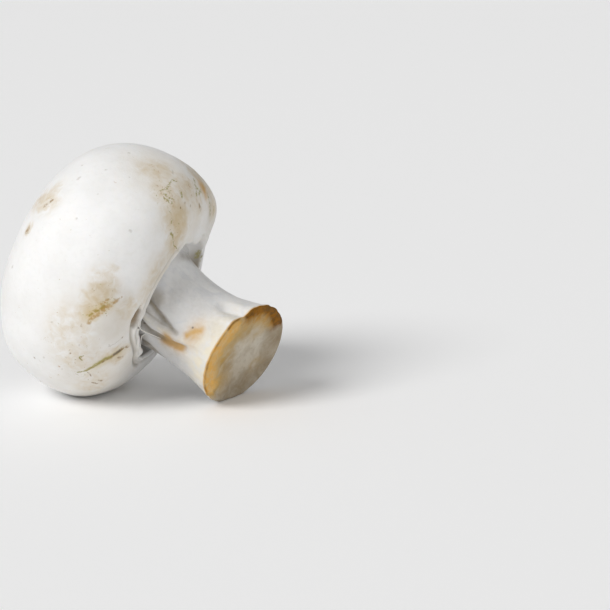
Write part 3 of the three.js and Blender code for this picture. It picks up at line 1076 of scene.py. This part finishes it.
# %% The scratch, with a yellow stain beside it: a size, then places of azimuth and polar angle
YELLOW_MARKS = [
    (1.0, (242, 156.5), (240.4, 148), (237, 136.5)),
    (1.3, (267, 119), (271, 124.5), (275.5, 131)),
]
OLIVE_MARKS = [
    (0.4, (273.8, 128.4), (272.6, 127.2)),
    (0.26, (270.4, 122), (270.8, 125)),
    (0.24, (268.6, 121), (267.6, 119.4)),
    (0.26, (243.5, 163), (241.8, 157.5), (240.5, 151)),
    (0.5, (240.5, 151), (240.3, 145), (237.5, 137)),
    (0.36, (237.5, 137), (235.5, 132), (234.2, 129)),
    (0.22, (234.2, 129), (233, 122)),
    (0.14, (242, 124), (244, 121), (245, 124)),
    (0.3, (324.5, 152), (325.2, 155)),
    (0.13, (325.2, 155), (323.5, 164), (326.8, 172)),
]
print("yellow marks:", len(YELLOW_MARKS), "and olive marks:", len(OLIVE_MARKS))

# %% Flecks of soil in the stains of the upper right
FLECK_MARKS = [
    (0.2, (347.5, 121), (346, 118.4), (341.5, 119)),
    (0.24, (341.5, 119), (338.3, 121)),
    (0.18, (338.3, 121), (334.8, 118)),
    (0.36, (335, 124.4),),
    (0.3, (332.6, 125.4), (333.4, 129), (334.6, 132.3)),
    (0.2, (335.2, 127.3), (336.7, 131.7)),
    (0.26, (331.2, 132.3),),
    (0.28, (330.5, 136.1),),
    (0.2, (328.5, 144),),
    (0.45, (1.5, 130.5), (3.2, 135.5)),
    (0.36, (3.2, 135.5), (359.5, 137), (358.3, 141)),
    (0.4, (6, 138), (1.5, 140.5)),
    (0.3, (5, 126), (3.5, 129)),
    (0.4, (17.5, 141), (19.6, 148.7), (20, 153.3), (21.5, 161)),
    (0.3, (29, 150), (30.5, 158)),
    (0.3, (344.5, 131), (343, 135)),
]
print("flecks of soil:", len(FLECK_MARKS))

# %% Orange and brown bruises
ORANGE_MARKS = [
    (0.3, (272.8, 130.6), (270.4, 128.2)),
    (0.28, (268.6, 126.4), (267, 123.2)),
    (0.34, (265.6, 121.4), (263.8, 121)),
    (0.16, (281, 140.8), (278.5, 137.5)),
    (0.42, (278.5, 137.5), (275.5, 134)),
    (0.5, (275.5, 133.5), (273, 129)),
    (0.4, (272.5, 128.5), (269.5, 125.5)),
    (0.36, (268, 123), (265, 121)),
    (0.34, (277.5, 129.5), (274.5, 125.5)),
]
BROWN_MARKS = [
    (0.5, (243.6, 161.5), (242, 157), (241.4, 153.5)),
    (0.22, (240.5, 151), (238.5, 143)),
    (0.3, (243.6, 165.5), (242.4, 168.5)),
    (0.24, (237, 158.5), (235.5, 162.5)),
    (0.2, (222.5, 141), (221, 143)),
    (0.13, (232.5, 130.6), (228.5, 134)),
    (0.2, (222, 135), (219.5, 139)),
    (0.3, (302.5, 57), (306.2, 61.4)),
    (0.55, (287.8, 51.6), (289.4, 52)),
    (0.42, (358.5, 151.5), (359.8, 155.9)),
    (0.26, (343, 141),),
    (0.22, (347, 147),),
    (0.22, (338, 141.5),),
    (0.24, (10, 147),),
    (0.2, (254, 158.9),),
    (0.24, (233, 88),),
    (0.22, (245.2, 113.2),),
    (0.24, (261.6, 116.5),),
]
print("orange marks:", len(ORANGE_MARKS), "and brown marks:", len(BROWN_MARKS))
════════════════
__WRITTEN TASK__.
Reproduce every line of the material above exactly.

__CORRECT RESPONSE__.
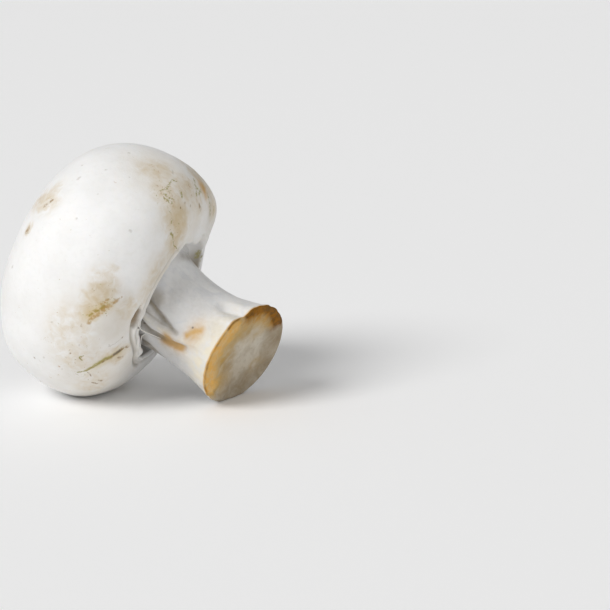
Write part 3 of the three.js and Blender code for this picture. It picks up at line 1076 of scene.py. This part finishes it.
# %% The scratch, with a yellow stain beside it: a size, then places of azimuth and polar angle
YELLOW_MARKS = [
    (1.0, (242, 156.5), (240.4, 148), (237, 136.5)),
    (1.3, (267, 119), (271, 124.5), (275.5, 131)),
]
OLIVE_MARKS = [
    (0.4, (273.8, 128.4), (272.6, 127.2)),
    (0.26, (270.4, 122), (270.8, 125)),
    (0.24, (268.6, 121), (267.6, 119.4)),
    (0.26, (243.5, 163), (241.8, 157.5), (240.5, 151)),
    (0.5, (240.5, 151), (240.3, 145), (237.5, 137)),
    (0.36, (237.5, 137), (235.5, 132), (234.2, 129)),
    (0.22, (234.2, 129), (233, 122)),
    (0.14, (242, 124), (244, 121), (245, 124)),
    (0.3, (324.5, 152), (325.2, 155)),
    (0.13, (325.2, 155), (323.5, 164), (326.8, 172)),
]
print("yellow marks:", len(YELLOW_MARKS), "and olive marks:", len(OLIVE_MARKS))

# %% Flecks of soil in the stains of the upper right
FLECK_MARKS = [
    (0.2, (347.5, 121), (346, 118.4), (341.5, 119)),
    (0.24, (341.5, 119), (338.3, 121)),
    (0.18, (338.3, 121), (334.8, 118)),
    (0.36, (335, 124.4),),
    (0.3, (332.6, 125.4), (333.4, 129), (334.6, 132.3)),
    (0.2, (335.2, 127.3), (336.7, 131.7)),
    (0.26, (331.2, 132.3),),
    (0.28, (330.5, 136.1),),
    (0.2, (328.5, 144),),
    (0.45, (1.5, 130.5), (3.2, 135.5)),
    (0.36, (3.2, 135.5), (359.5, 137), (358.3, 141)),
    (0.4, (6, 138), (1.5, 140.5)),
    (0.3, (5, 126), (3.5, 129)),
    (0.4, (17.5, 141), (19.6, 148.7), (20, 153.3), (21.5, 161)),
    (0.3, (29, 150), (30.5, 158)),
    (0.3, (344.5, 131), (343, 135)),
]
print("flecks of soil:", len(FLECK_MARKS))

# %% Orange and brown bruises
ORANGE_MARKS = [
    (0.3, (272.8, 130.6), (270.4, 128.2)),
    (0.28, (268.6, 126.4), (267, 123.2)),
    (0.34, (265.6, 121.4), (263.8, 121)),
    (0.16, (281, 140.8), (278.5, 137.5)),
    (0.42, (278.5, 137.5), (275.5, 134)),
    (0.5, (275.5, 133.5), (273, 129)),
    (0.4, (272.5, 128.5), (269.5, 125.5)),
    (0.36, (268, 123), (265, 121)),
    (0.34, (277.5, 129.5), (274.5, 125.5)),
]
BROWN_MARKS = [
    (0.5, (243.6, 161.5), (242, 157), (241.4, 153.5)),
    (0.22, (240.5, 151), (238.5, 143)),
    (0.3, (243.6, 165.5), (242.4, 168.5)),
    (0.24, (237, 158.5), (235.5, 162.5)),
    (0.2, (222.5, 141), (221, 143)),
    (0.13, (232.5, 130.6), (228.5, 134)),
    (0.2, (222, 135), (219.5, 139)),
    (0.3, (302.5, 57), (306.2, 61.4)),
    (0.55, (287.8, 51.6), (289.4, 52)),
    (0.42, (358.5, 151.5), (359.8, 155.9)),
    (0.26, (343, 141),),
    (0.22, (347, 147),),
    (0.22, (338, 141.5),),
    (0.24, (10, 147),),
    (0.2, (254, 158.9),),
    (0.24, (233, 88),),
    (0.22, (245.2, 113.2),),
    (0.24, (261.6, 116.5),),
]
print("orange marks:", len(ORANGE_MARKS), "and brown marks:", len(BROWN_MARKS))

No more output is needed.